Reproduce each line exactly.

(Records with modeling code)
◆ ◆ ◆
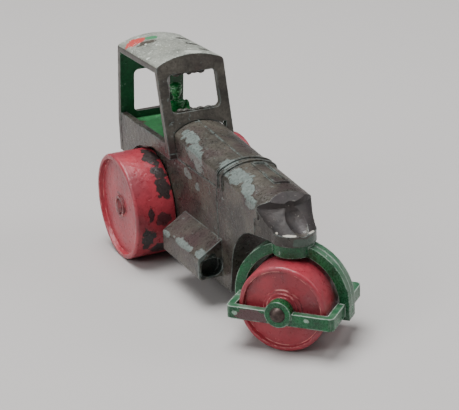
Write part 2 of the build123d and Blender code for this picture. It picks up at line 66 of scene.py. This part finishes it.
def add(tree, kind, settings, inputs):
    """Adds one node, with its settings and its inputs, each a constant or another node's output."""
    new = tree.nodes.new("ShaderNode" + kind)
    for key, value in settings.items():
        setattr(new, key, value)
    for key, value in inputs.items():
        if isinstance(value, bpy.types.NodeSocket):
            tree.links.new(value, new.inputs[key])
        else:
            new.inputs[key].default_value = value
    return new


def worn_paint(name, coat, shade, tint, bare, roughness, edge_wear, flakes,
               stains=(), grain=0.5, drift=6.0, ridges=0.05, flecking=0.5, rub=0.28, mottle=0.38):
    """Brushed or sprayed paint on a casting. The coat drifts between two tones and a tint; its edges
    rub through to the bare colour; flakes are ellipsoids where it has come off, and stains are
    ellipsoids of another colour. Ridges is the height of the brush marks, flecking from 0 to 1 says
    how many small nicks there are, rub is how far wear reaches in from an edge, mottle is how far
    dirt darkens and scuffs lighten the coat, and all sizes are in millimetres."""
    material = bpy.data.materials.new(name)
    material.use_nodes = True
    tree = material.node_tree
    tree.nodes.clear()
    place = add(tree, "TexCoord", {}, {}).outputs["Object"]
    spot = add(tree, "VectorMath", {"operation": "SCALE"}, {0: place, "Scale": 1 / MM}).outputs[0]
    wide = add(tree, "TexNoise", {}, {"Vector": spot, "Scale": 1 / drift, "Detail": 4.0, "Roughness": 0.6})
    tones = add(tree, "MapRange", {}, {"Value": wide.outputs[0], "From Min": 0.38, "From Max": 0.62})
    colour = add(tree, "Mix", {"data_type": "RGBA"},
                 {0: tones.outputs[0], 6: linear(shade), 7: linear(coat)})
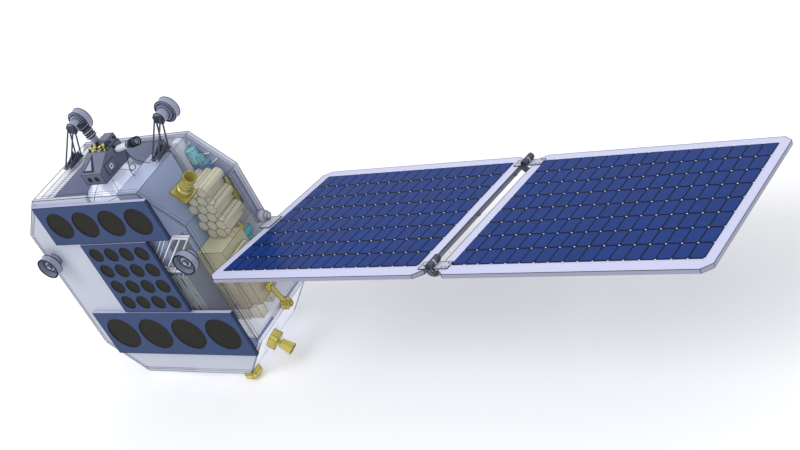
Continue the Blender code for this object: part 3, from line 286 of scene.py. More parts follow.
# Shared finishes: colour or the setting that holds it, roughness, metallic and satin's other options
FINISHES = {
    "dark metal": ("dark", 0.5, 0.3, {}),
    "line": ((0.022, 0.023, 0.038), 0.7, 0.0, {"shine": 0.05}),
    "pale panel": ("pale", 0.5, 0.0, {"mottle": 0.04}),
    "white frame": ((0.8, 0.82, 0.9), 0.45, 0.0, {"mottle": 0.03}),
    # the lighter top colour of lavender metal is painted light on upward faces
    "lavender metal": ("lavender", 0.35, 0.1, {"mottle": 0.04, "top": (0.44, 0.5, 0.72)}),
    "cup metal": ("cup", 0.3, 0.2, {"mottle": 0.04}),
    "gold": ("gold", 0.3, 0.25, {"coat": 0.3}),
    "array blue": ("array", 0.55, 0.0, {"mottle": 0.05, "shine": 0.15}),
    "tan": ("tan", 0.5, 0.0, {"mottle": 0.05}),
    "cell bed": ((0.005, 0.008, 0.022), 0.5, 0.0, {"shine": 0.05}),
    "mast": ((0.06, 0.066, 0.105), 0.45, 0.2, {}),
    # the glow of floor white is painted light that brightens the shaded bottom skins
    "floor white": ((0.8, 0.82, 0.92), 0.5, 0.0, {"mottle": 0.02, "glow": 0.22}),
    # the tank's glow is painted light that brightens it where the head unit shades it
    "tank": ((0.72, 0.77, 0.96), 0.2, 0.0, {"mottle": 0.01, "bump": 0.0, "coat": 1.0, "shine": 1.0, "glow": 0.24}),
    # the near-white top colour of wall is painted light on its upward faces
    "wall": ((0.25, 0.275, 0.39), 0.5, 0.0, {"top": (0.82, 0.84, 0.92)}),
    "head box": ((0.155, 0.17, 0.25), 0.45, 0.1, {}),
    "rear slate": ((0.27, 0.3, 0.4), 0.5, 0.0, {}),
    "horn": ((0.5, 0.43, 0.1), 0.3, 0.3, {"mottle": 0.08, "coat": 0.3}),
    "deck": ((0.3, 0.34, 0.44), 0.5, 0.0, {}),
    # the lighter top colours of box tan and box olive are painted light on upward faces
    "box tan": ((0.5, 0.44, 0.32), 0.5, 0.0, {"mottle": 0.05, "top": (0.58, 0.54, 0.36)}),
    "box olive": ((0.4, 0.38, 0.25), 0.5, 0.0, {"mottle": 0.05, "top": (0.62, 0.58, 0.38)}),
    "rail": ((0.3, 0.33, 0.44), 0.5, 0.0, {}),
    "thin line": ((0.1, 0.11, 0.15), 0.7, 0.0, {"shine": 0.05}),
    "cell dots": ((0.78, 0.84, 0.98), 0.5, 0.0, {}),
    "disc rim": ((0.02, 0.026, 0.06), 0.5, 0.0, {}),
    "array strip": ((0.48, 0.5, 0.7), 0.5, 0.0, {}),
    "back sheet": ((0.33, 0.38, 0.52), 0.5, 0.0, {"mottle": 0.03}),
    # the ledge's glow is painted light
    "ledge": ((0.4, 0.46, 0.68), 0.5, 0.0, {"glow": 0.12}),
    "wall plate": ((0.175, 0.195, 0.245), 0.6, 0.0, {"mottle": 0.01, "bump": 0.0, "shine": 0.05}),
    "tick": ((0.09, 0.1, 0.14), 0.6, 0.0, {}),
    # the rail sheet's glow is painted light that evens out the shadow of the arrays
    "rail sheet": ((0.15, 0.18, 0.188), 0.55, 0.0, {"mottle": 0.05, "bump": 0.0, "glow": 0.35}),
    "slot": ((0.06, 0.07, 0.075), 0.6, 0.0, {"shine": 0.1}),
    "tube line": ((0.1, 0.11, 0.1), 0.6, 0.0, {}),
    "spring metal": ((0.085, 0.092, 0.13), 0.35, 0.5, {}),
    "edge tube": ((0.12, 0.125, 0.17), 0.4, 0.3, {}),
    "pocket": ((0.03, 0.034, 0.055), 0.6, 0.0, {"shine": 0.1}),
    "pocket floor": ((0.34, 0.38, 0.5), 0.5, 0.0, {}),
}

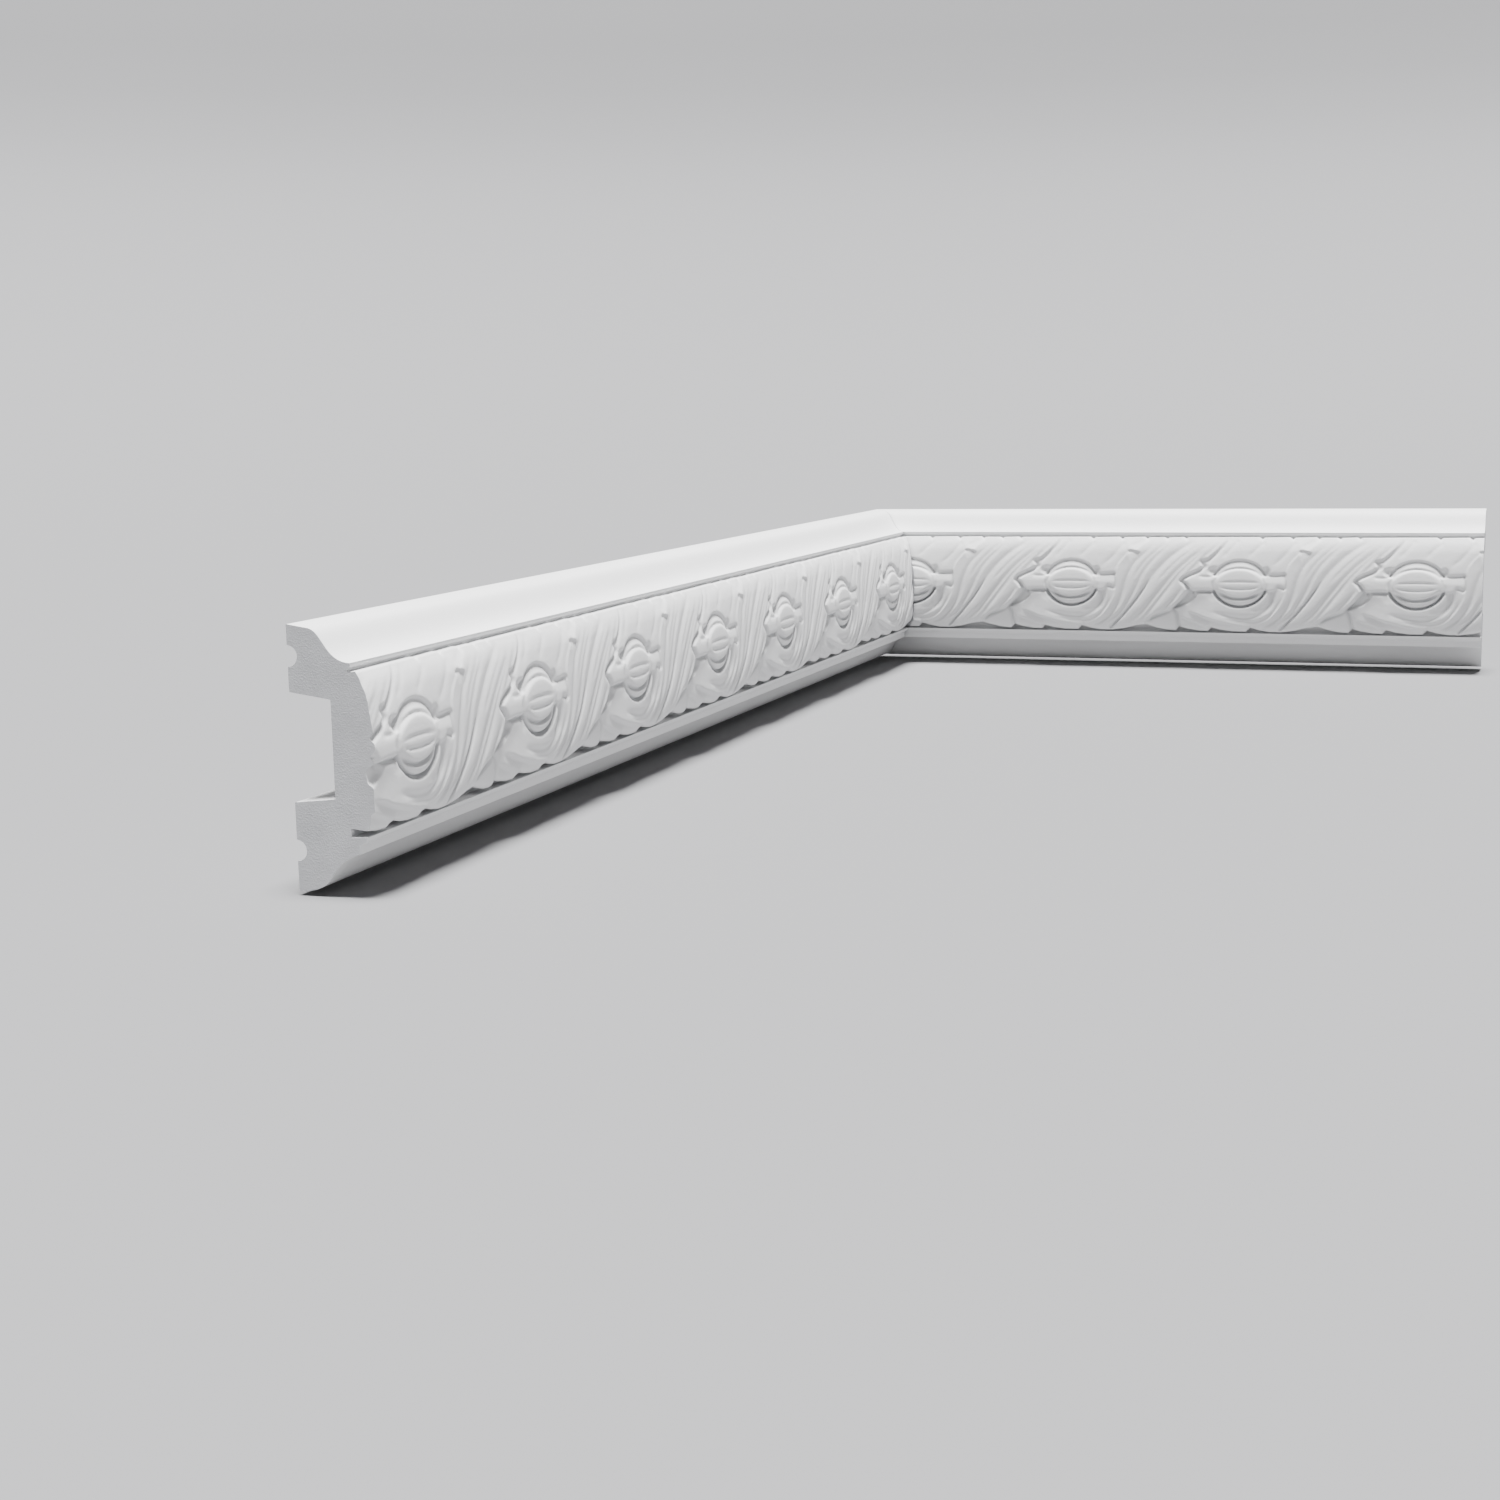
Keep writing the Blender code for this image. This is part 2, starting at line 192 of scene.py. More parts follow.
def edge_over(along, height, points, high, low, reach, wall, first, last):
    """A leaf's edge: proud on the left of its line, sunk on the right, with a steep wall."""
    apart, passed = from_line(along, height, freehand(points))
    up = ramp(-wall, wall, apart)
    proud = high * up * np.exp(-np.maximum(apart, 0.0) / reach)
    sunk = low * (1.0 - up) * np.exp(-np.maximum(-apart, 0.0) / reach)
    return (proud - sunk) * fade(passed, first, last)


def inside(along, height, outline):
    """How far a point lies inside a closed outline, negative outside it."""
    closed = np.array(list(outline) + [outline[0]], float)
    apart, _ = from_line(along, height, closed)
    u = to_nearest_copy(along, closed[:, 0].mean())
    crossings = np.zeros(u.shape, int)
    for (u0, z0), (u1, z1) in zip(closed[:-1], closed[1:]):
        if z0 == z1:
            continue
        between = (height >= min(z0, z1)) & (height < max(z0, z1))
        crossings += between & (u < u0 + (height - z0) / (z1 - z0) * (u1 - u0))
    return np.where(crossings % 2 == 1, np.abs(apart), -np.abs(apart))


square = ((0, 50), (10, 50), (10, 60), (0, 60))
print("inside a 10 mm square's middle by", inside(np.array([5.0]), np.array([55.0]), square)[0])

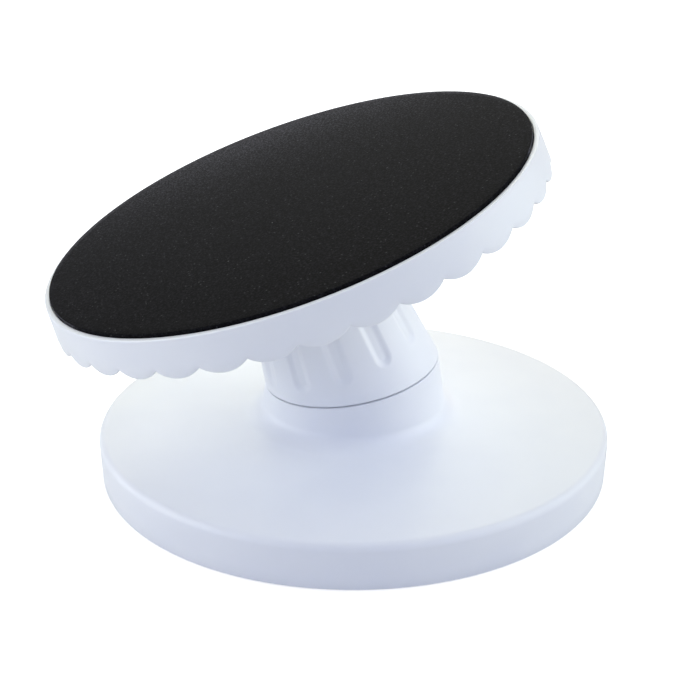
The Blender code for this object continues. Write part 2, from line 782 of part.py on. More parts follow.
◆ ◆ ◆
- _Correct answer_:
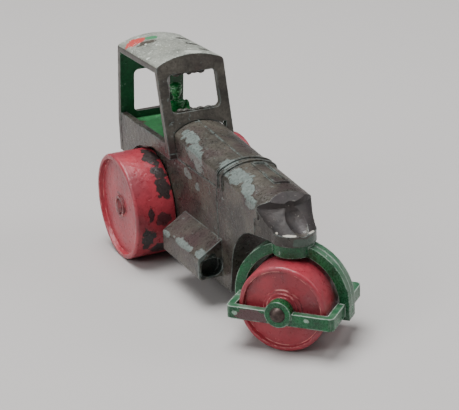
Write part 2 of the build123d and Blender code for this picture. It picks up at line 66 of scene.py. This part finishes it.
def add(tree, kind, settings, inputs):
    """Adds one node, with its settings and its inputs, each a constant or another node's output."""
    new = tree.nodes.new("ShaderNode" + kind)
    for key, value in settings.items():
        setattr(new, key, value)
    for key, value in inputs.items():
        if isinstance(value, bpy.types.NodeSocket):
            tree.links.new(value, new.inputs[key])
        else:
            new.inputs[key].default_value = value
    return new


def worn_paint(name, coat, shade, tint, bare, roughness, edge_wear, flakes,
               stains=(), grain=0.5, drift=6.0, ridges=0.05, flecking=0.5, rub=0.28, mottle=0.38):
    """Brushed or sprayed paint on a casting. The coat drifts between two tones and a tint; its edges
    rub through to the bare colour; flakes are ellipsoids where it has come off, and stains are
    ellipsoids of another colour. Ridges is the height of the brush marks, flecking from 0 to 1 says
    how many small nicks there are, rub is how far wear reaches in from an edge, mottle is how far
    dirt darkens and scuffs lighten the coat, and all sizes are in millimetres."""
    material = bpy.data.materials.new(name)
    material.use_nodes = True
    tree = material.node_tree
    tree.nodes.clear()
    place = add(tree, "TexCoord", {}, {}).outputs["Object"]
    spot = add(tree, "VectorMath", {"operation": "SCALE"}, {0: place, "Scale": 1 / MM}).outputs[0]
    wide = add(tree, "TexNoise", {}, {"Vector": spot, "Scale": 1 / drift, "Detail": 4.0, "Roughness": 0.6})
    tones = add(tree, "MapRange", {}, {"Value": wide.outputs[0], "From Min": 0.38, "From Max": 0.62})
    colour = add(tree, "Mix", {"data_type": "RGBA"},
                 {0: tones.outputs[0], 6: linear(shade), 7: linear(coat)})
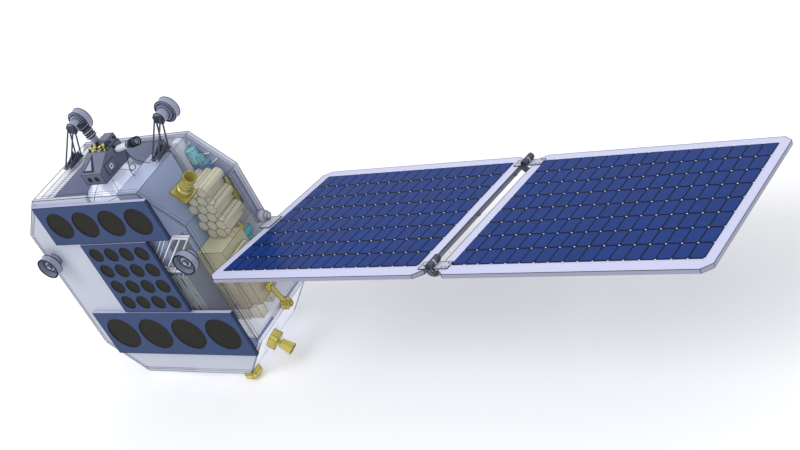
Continue the Blender code for this object: part 3, from line 286 of scene.py. More parts follow.
# Shared finishes: colour or the setting that holds it, roughness, metallic and satin's other options
FINISHES = {
    "dark metal": ("dark", 0.5, 0.3, {}),
    "line": ((0.022, 0.023, 0.038), 0.7, 0.0, {"shine": 0.05}),
    "pale panel": ("pale", 0.5, 0.0, {"mottle": 0.04}),
    "white frame": ((0.8, 0.82, 0.9), 0.45, 0.0, {"mottle": 0.03}),
    # the lighter top colour of lavender metal is painted light on upward faces
    "lavender metal": ("lavender", 0.35, 0.1, {"mottle": 0.04, "top": (0.44, 0.5, 0.72)}),
    "cup metal": ("cup", 0.3, 0.2, {"mottle": 0.04}),
    "gold": ("gold", 0.3, 0.25, {"coat": 0.3}),
    "array blue": ("array", 0.55, 0.0, {"mottle": 0.05, "shine": 0.15}),
    "tan": ("tan", 0.5, 0.0, {"mottle": 0.05}),
    "cell bed": ((0.005, 0.008, 0.022), 0.5, 0.0, {"shine": 0.05}),
    "mast": ((0.06, 0.066, 0.105), 0.45, 0.2, {}),
    # the glow of floor white is painted light that brightens the shaded bottom skins
    "floor white": ((0.8, 0.82, 0.92), 0.5, 0.0, {"mottle": 0.02, "glow": 0.22}),
    # the tank's glow is painted light that brightens it where the head unit shades it
    "tank": ((0.72, 0.77, 0.96), 0.2, 0.0, {"mottle": 0.01, "bump": 0.0, "coat": 1.0, "shine": 1.0, "glow": 0.24}),
    # the near-white top colour of wall is painted light on its upward faces
    "wall": ((0.25, 0.275, 0.39), 0.5, 0.0, {"top": (0.82, 0.84, 0.92)}),
    "head box": ((0.155, 0.17, 0.25), 0.45, 0.1, {}),
    "rear slate": ((0.27, 0.3, 0.4), 0.5, 0.0, {}),
    "horn": ((0.5, 0.43, 0.1), 0.3, 0.3, {"mottle": 0.08, "coat": 0.3}),
    "deck": ((0.3, 0.34, 0.44), 0.5, 0.0, {}),
    # the lighter top colours of box tan and box olive are painted light on upward faces
    "box tan": ((0.5, 0.44, 0.32), 0.5, 0.0, {"mottle": 0.05, "top": (0.58, 0.54, 0.36)}),
    "box olive": ((0.4, 0.38, 0.25), 0.5, 0.0, {"mottle": 0.05, "top": (0.62, 0.58, 0.38)}),
    "rail": ((0.3, 0.33, 0.44), 0.5, 0.0, {}),
    "thin line": ((0.1, 0.11, 0.15), 0.7, 0.0, {"shine": 0.05}),
    "cell dots": ((0.78, 0.84, 0.98), 0.5, 0.0, {}),
    "disc rim": ((0.02, 0.026, 0.06), 0.5, 0.0, {}),
    "array strip": ((0.48, 0.5, 0.7), 0.5, 0.0, {}),
    "back sheet": ((0.33, 0.38, 0.52), 0.5, 0.0, {"mottle": 0.03}),
    # the ledge's glow is painted light
    "ledge": ((0.4, 0.46, 0.68), 0.5, 0.0, {"glow": 0.12}),
    "wall plate": ((0.175, 0.195, 0.245), 0.6, 0.0, {"mottle": 0.01, "bump": 0.0, "shine": 0.05}),
    "tick": ((0.09, 0.1, 0.14), 0.6, 0.0, {}),
    # the rail sheet's glow is painted light that evens out the shadow of the arrays
    "rail sheet": ((0.15, 0.18, 0.188), 0.55, 0.0, {"mottle": 0.05, "bump": 0.0, "glow": 0.35}),
    "slot": ((0.06, 0.07, 0.075), 0.6, 0.0, {"shine": 0.1}),
    "tube line": ((0.1, 0.11, 0.1), 0.6, 0.0, {}),
    "spring metal": ((0.085, 0.092, 0.13), 0.35, 0.5, {}),
    "edge tube": ((0.12, 0.125, 0.17), 0.4, 0.3, {}),
    "pocket": ((0.03, 0.034, 0.055), 0.6, 0.0, {"shine": 0.1}),
    "pocket floor": ((0.34, 0.38, 0.5), 0.5, 0.0, {}),
}

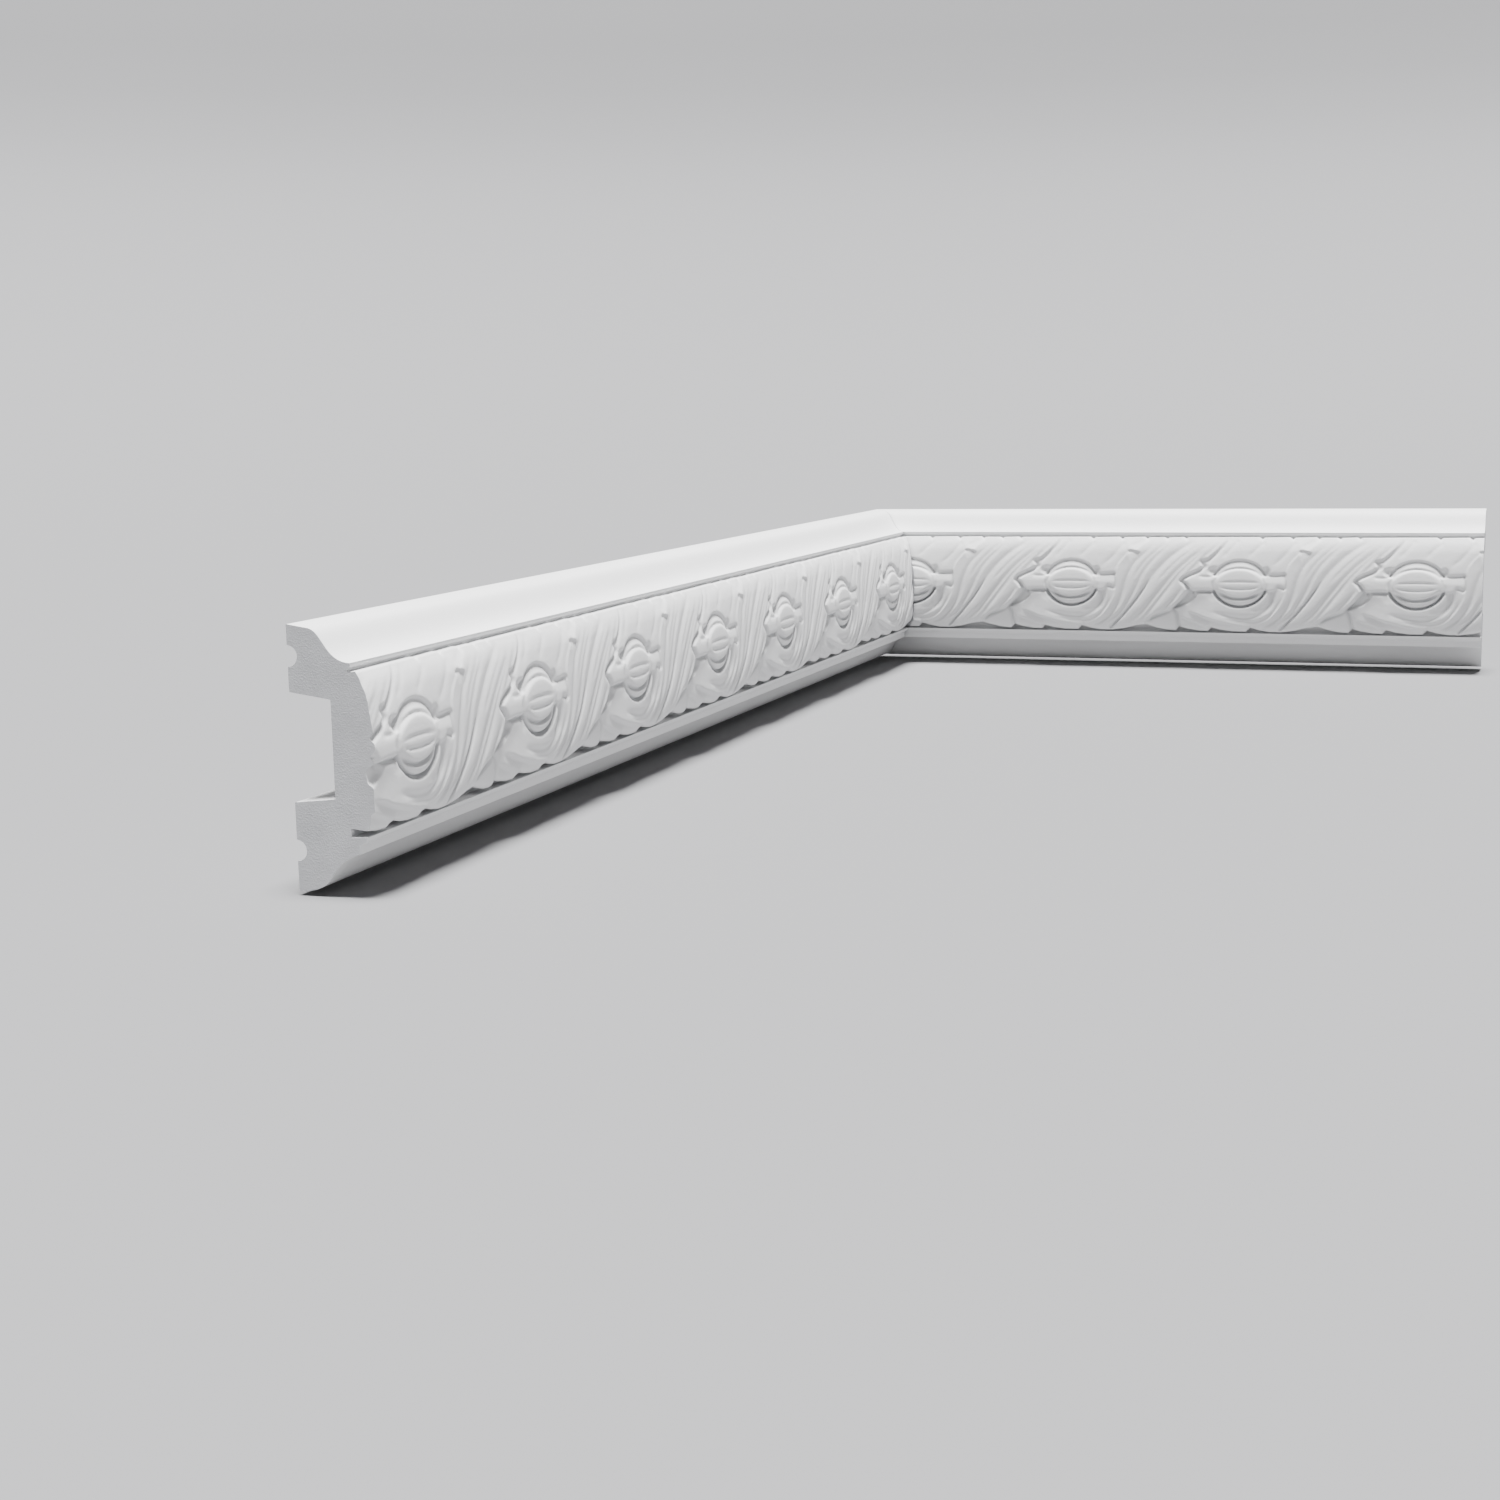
Keep writing the Blender code for this image. This is part 2, starting at line 192 of scene.py. More parts follow.
def edge_over(along, height, points, high, low, reach, wall, first, last):
    """A leaf's edge: proud on the left of its line, sunk on the right, with a steep wall."""
    apart, passed = from_line(along, height, freehand(points))
    up = ramp(-wall, wall, apart)
    proud = high * up * np.exp(-np.maximum(apart, 0.0) / reach)
    sunk = low * (1.0 - up) * np.exp(-np.maximum(-apart, 0.0) / reach)
    return (proud - sunk) * fade(passed, first, last)


def inside(along, height, outline):
    """How far a point lies inside a closed outline, negative outside it."""
    closed = np.array(list(outline) + [outline[0]], float)
    apart, _ = from_line(along, height, closed)
    u = to_nearest_copy(along, closed[:, 0].mean())
    crossings = np.zeros(u.shape, int)
    for (u0, z0), (u1, z1) in zip(closed[:-1], closed[1:]):
        if z0 == z1:
            continue
        between = (height >= min(z0, z1)) & (height < max(z0, z1))
        crossings += between & (u < u0 + (height - z0) / (z1 - z0) * (u1 - u0))
    return np.where(crossings % 2 == 1, np.abs(apart), -np.abs(apart))


square = ((0, 50), (10, 50), (10, 60), (0, 60))
print("inside a 10 mm square's middle by", inside(np.array([5.0]), np.array([55.0]), square)[0])

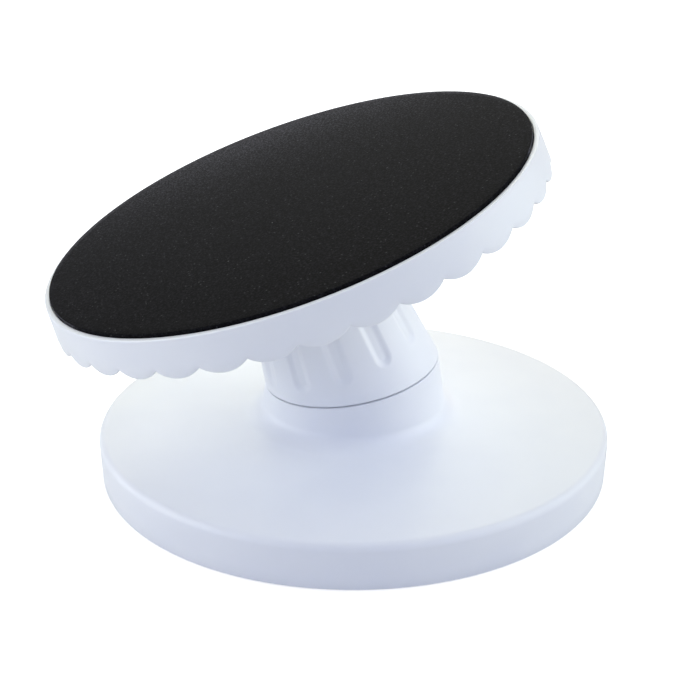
The Blender code for this object continues. Write part 2, from line 782 of part.py on. More parts follow.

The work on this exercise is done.